[Records with modeling code]
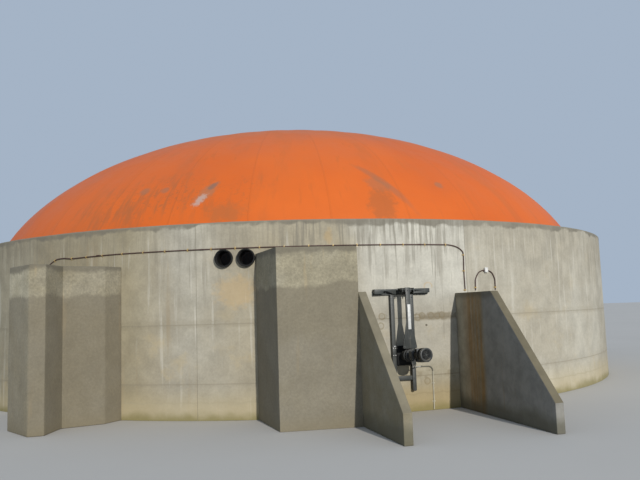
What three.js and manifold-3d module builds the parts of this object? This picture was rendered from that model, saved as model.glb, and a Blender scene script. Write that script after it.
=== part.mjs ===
// Biogas digester: a round cast concrete tank with a domed gas membrane, two inlet stubs,
// concrete blocks against its wall, and an agitator in a bay between two wing walls.
// Millimetres, +Z up. The origin is the tank's centre at the foot of the wall.
// Azimuths are in degrees, measured from the bay side (-Y) towards +X.
import * as THREE from 'three';
import { mergeVertices } from 'three/addons/utils/BufferGeometryUtils.js';
import Module from 'manifold-3d';

const wasm = await Module();
wasm.setup();

// Driving dimensions of the tank
const GAP = 0.3;
const INTO_FACET = 8;
const KEEP_OUT_MARGIN = 500;
const TANK_RADIUS = 10250;
const WALL_THICKNESS = 250;
const WALL_HEIGHT = 4000;
const WALL_SECTIONS = 11;
const FACETS_PER_SECTION = 8;
const FIRST_JOINT = 21.7;
const SLAB_THICKNESS = 250;

// Gas membrane: the cap of a flattened ellipsoid, clamped inside the wall
const DOME_RADIUS = 9866;
const DOME_RISE = 5768;
const DOME_CENTRE_Z = 2360;
const DOME_EDGE_Z = 3000;
const DOME_RINGS = 9;
const MEMBRANE_THICKNESS = 30;
const CLAMP_RAIL_HEIGHT = 100;

// Inlet stubs through the wall
const STUB_AZIMUTHS = { left: -7.68, right: -5.13 };
const STUB_Z = 3240;
const PIPE_RADIUS = 158;
const PIPE_BORE = 146;
const SOCKET_RADIUS = 185;
const SOCKET_BORE = 160;
const SOCKET_LENGTH = 90;
const SOCKET_DEPTH = 75;
const PIPE_INSIDE = 60;
const PIPE_SIDES = 28;
const HOLE_REACH = 450;

// Concrete blocks against the wall, as plan corners in front of the wall
const BLOCK_ROOT = 9900;
const MIDDLE_BLOCK_TOP = 3310;
const MIDDLE_BLOCK_LEFT = [[-730, -10220], [-280, -11620]];
const MIDDLE_BLOCK_PAST_WING = 20;
const LEFT_BLOCK_TOP = 3163;
const LEFT_BLOCK_CORNERS = [[-5410, -8690], [-5580, -10360], [-4900, -11120], [-4620, -11050],
  [-4550, -10350], [-4440, -9240]];
const STEP_BLOCK_CORNERS = [[-4440, -9240], [-4550, -10350], [-3820, -9990], [-3530, -9620]];

// Wing walls of the agitator bay
const WING_SLOPE = 1.05;
const WING_NOSE_HEIGHT = 500;
const WING_THICKNESS = 160;
const WING_ROOT_INSET = 300;
const WINGS = {
  left: { root: 6.1, heading: 14, side: -1, top: 2450, level: 1200 },
  right: { root: 19.9, heading: 13.8, side: 1, top: 2400, level: 1430 },
};

// Conduits clipped to the wall, as azimuth and height along each route
const CONDUIT_RADIUS = 12;
const CONDUIT_SIDES = 8;
const CONDUIT_Z = 3443;
const CLIP_SIZE = [34, 44, 32];
const WALL_CONDUIT_STEPS = 80;
const LOOP_CONDUIT_STEPS = 32;
const MOTOR_CONDUIT_STEPS = 60;
const WALL_CONDUIT_ROUTE = [[-32.9, 2450], [-32.9, 3000], [-32.5, 3200], [-31.7, 3330], [-30.5, 3425],
  [-29.2, 3440], [-27.9, 3420], [-25, 3430], [-20, CONDUIT_Z], [-10, CONDUIT_Z], [0, CONDUIT_Z],
  [10, CONDUIT_Z], [18, 3440], [19.3, 3436], [20.4, 3395], [21.1, 3320], [21.35, 3220], [21.3, 2875],
  [21.34, 2440]];
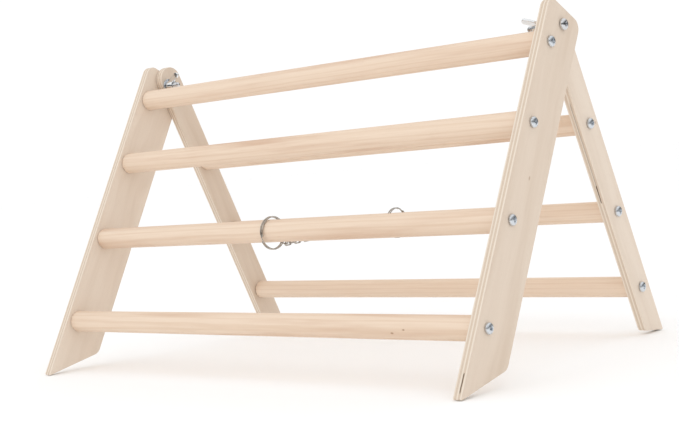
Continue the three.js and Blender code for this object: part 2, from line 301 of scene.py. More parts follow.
class Shader:
    """The nodes of a material or a world, and the shader that they feed."""

    def __init__(self, owner, surface="Principled BSDF"):
        owner.use_nodes = True
        self.owner = owner
        self.tree = owner.node_tree
        self.surface = self.tree.nodes[surface]

    def add(self, kind, settings, inputs, output=0):
        """Adds one node with its settings and its inputs, and gives one of its outputs."""
        node = self.tree.nodes.new(kind)
        for name, setting in settings.items():
            setattr(node, name, setting)
        for key, given in inputs.items():
            self.feed(node.inputs[key], given)
        return Value(self, node.outputs[output])

    def feed(self, socket, given):
        if isinstance(given, Value):
            self.tree.links.new(given.socket, socket)
        else:
            socket.default_value = given

    def place(self, lean=0.0):
        """The surface point from the piece's middle, in metres, on axes that lean back about X."""
        point = self.add("ShaderNodeTexCoord", {}, {}, "Object")
        point = self.add("ShaderNodeMapping", {}, {"Vector": point, "Rotation": (-lean, 0, 0)})
        return [self.add("ShaderNodeSeparateXYZ", {}, {0: point}, axis) for axis in "XYZ"]

    def facing(self):
        """The parts of the surface direction along the piece's own axes."""
        normal = self.add("ShaderNodeTexCoord", {}, {}, "Normal")
        return [self.add("ShaderNodeSeparateXYZ", {}, {0: normal}, axis) for axis in "XYZ"]

    def noise(self, x, y, z, detail=3.0, roughness=0.5):
        """Soft noise from 0 to 1 over a point whose parts are already scaled."""
        point = self.add("ShaderNodeCombineXYZ", {}, {0: x, 1: y, 2: z})
        inputs = {"Vector": point, "Scale": 1.0, "Detail": detail, "Roughness": roughness}
        return self.add("ShaderNodeTexNoise", {}, inputs, "Fac")

    def blend(self, factor, first, second):
        """A colour between two others."""
        inputs = {"Factor": factor, "A": first, "B": second}
        node = self.tree.nodes.new("ShaderNodeMix")
        node.data_type = "RGBA"
        sockets = {s.name: s for s in node.inputs if s.enabled}
        for key, given in inputs.items():
            self.feed(sockets[key], given)
        return Value(self, next(s for s in node.outputs if s.enabled))

    def finish(self, base, roughness, relief=None, depth=0.1 * MM, **constants):
        """Feeds the surface shader. relief is a height from 0 to 1 that stands depth high."""
        self.feed(self.surface.inputs["Base Color"], base)
        self.feed(self.surface.inputs["Roughness"], roughness)
        if relief is not None:
            inputs = {"Height": relief, "Distance": depth, "Strength": 1.0}
            self.feed(self.surface.inputs["Normal"], self.add("ShaderNodeBump", {}, inputs))
        for name, constant in constants.items():
            self.surface.inputs[name.replace("_", " ")].default_value = constant
        return self.owner


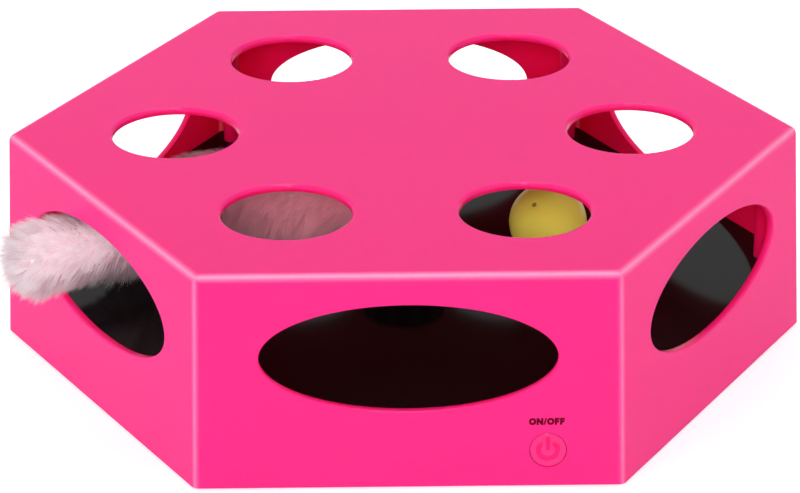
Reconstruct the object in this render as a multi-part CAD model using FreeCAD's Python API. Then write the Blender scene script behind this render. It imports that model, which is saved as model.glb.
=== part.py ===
import FreeCAD, Part
import math
import os

# A battery toy for cats: a low hexagonal hood with paw holes stands over a black floor, and a
# geared motor under the floor turns a hub that drags a furry worm past the holes.
# Sizes are millimetres. +Z is up, the front wall with the button looks toward -Y, and the
# origin is the centre of the base on the surface that the feet stand on.

V = FreeCAD.Vector
UP = V(0, 0, 1)
FULL = 360.0

# Hood
rim_reach = 143.7            # centre to corner at the lower rim
hood_draft = 3.3             # how far the roof's corners stand in from the rim's
shell_height = 76.9
foot_proud = 1.0             # height of the rim over the surface
wall = 2.5
roof_thick = 2.5
corner_round = 3.0
roof_round = 2.6
inner_round = 1.2
cut_over = 1.0               # how far a cutter runs past what it cuts
weld = 0.5                   # how far a fused feature reaches into its wall

# Openings
paw_hole_radius = 22.5
paw_hole_share = 0.563       # centre to hole, as a share of the rim's reach
paw_hole_lip = 1.2
side_post = 22.25            # half of the wall that stays between two side openings
side_half_height = 19.1
side_centre_rise = 46.65     # above the rim
side_lip = 0.6               # rounding of the side openings' outer edges

# Corner bosses and screws
boss_inset = 10.7            # boss to the roof's corner
boss_radius = 3.2
pilot_depth = 10.0
post_radius = 4.6
post_roof = 3.0
post_floor = 0.8             # under a board screw's hole
screw_radius = 1.4
screw_head_radius = 2.8
screw_head_height = 2.0
screw_bite = 7.5
screw_clear = 0.25
head_clear = 0.4
pilot_roof = 0.6             # material left over a pilot hole
thread_clear = 0.03

# Floor plate
deck_rise = 26.5             # its upper face above the rim
deck_thick = 2.2
deck_gap = 0.35
collar_radius = 7.4
collar_height = 8.0
rib_thick = 1.2
rib_height = 3.0
rib_start = 46.0
rib_inset = 9.7              # a rib's end to the boss beyond it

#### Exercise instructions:
Only the lines from the start of the data to the line holding "import Module from 'manifold-3d';" are wanted; return them exactly, both ends included.

#### Written solution:
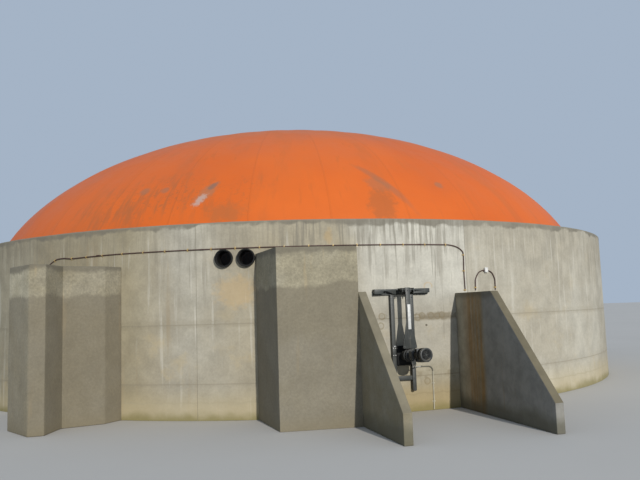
What three.js and manifold-3d module builds the parts of this object? This picture was rendered from that model, saved as model.glb, and a Blender scene script. Write that script after it.
=== part.mjs ===
// Biogas digester: a round cast concrete tank with a domed gas membrane, two inlet stubs,
// concrete blocks against its wall, and an agitator in a bay between two wing walls.
// Millimetres, +Z up. The origin is the tank's centre at the foot of the wall.
// Azimuths are in degrees, measured from the bay side (-Y) towards +X.
import * as THREE from 'three';
import { mergeVertices } from 'three/addons/utils/BufferGeometryUtils.js';
import Module from 'manifold-3d';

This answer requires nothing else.